John: (comparing the ZAD with opposition to Heathrow expansion) ‘For some of the earlier people who came here, inspiration came from the anti-roads movement in the UK in the 90s. Then, a climate camp came here, inspired by the British camp. After the climate camp several dozen people stayed to squat the land. There has always been this very nice UK influence. Of course the UK, since the 90s, changed the laws around squatting and direct action. But with fracking camps, something like the ZAD is already happening again. Perhaps they don’t have the villages being destroyed that you could actually build an alternative world in. But around Heathrow, there’s plenty of villages that it could happen in. In Sipson, so much work has been done to open people up to direct action, like climate camp and, of course, the Grow Heathrow occupation. Maybe the terrain is even more prepared than it was here. The mantra here is, ‘no airport here or anywhere else’. There’s always been a resistance to NIMBYISM, which I think is also the case with the community in Heathrow.’
To resist Heathrow expansion, John believes, will mean networking and mobilising grassroots struggles across the UK and beyond.

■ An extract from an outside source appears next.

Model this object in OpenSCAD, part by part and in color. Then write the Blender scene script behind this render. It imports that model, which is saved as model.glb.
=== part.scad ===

John: ‘It can become a thing about housing. In the midst of a housing crisis, you’re destroying how many houses?! And to build an airport is going to destroy people’s homes in the global south too because of carbon emissions and climate change.’
Above all, resisting Heathrow expansion may mean mobilising a critical mass in London; the dissenting London that voted to remain in the EU, the London of the Occupy Movement and the Radical Assemblies.
John: ‘If our struggle wins and becomes a big story, then it’s going to inspire people at Heathrow. It doesn’t take a lot of people to start something like this.’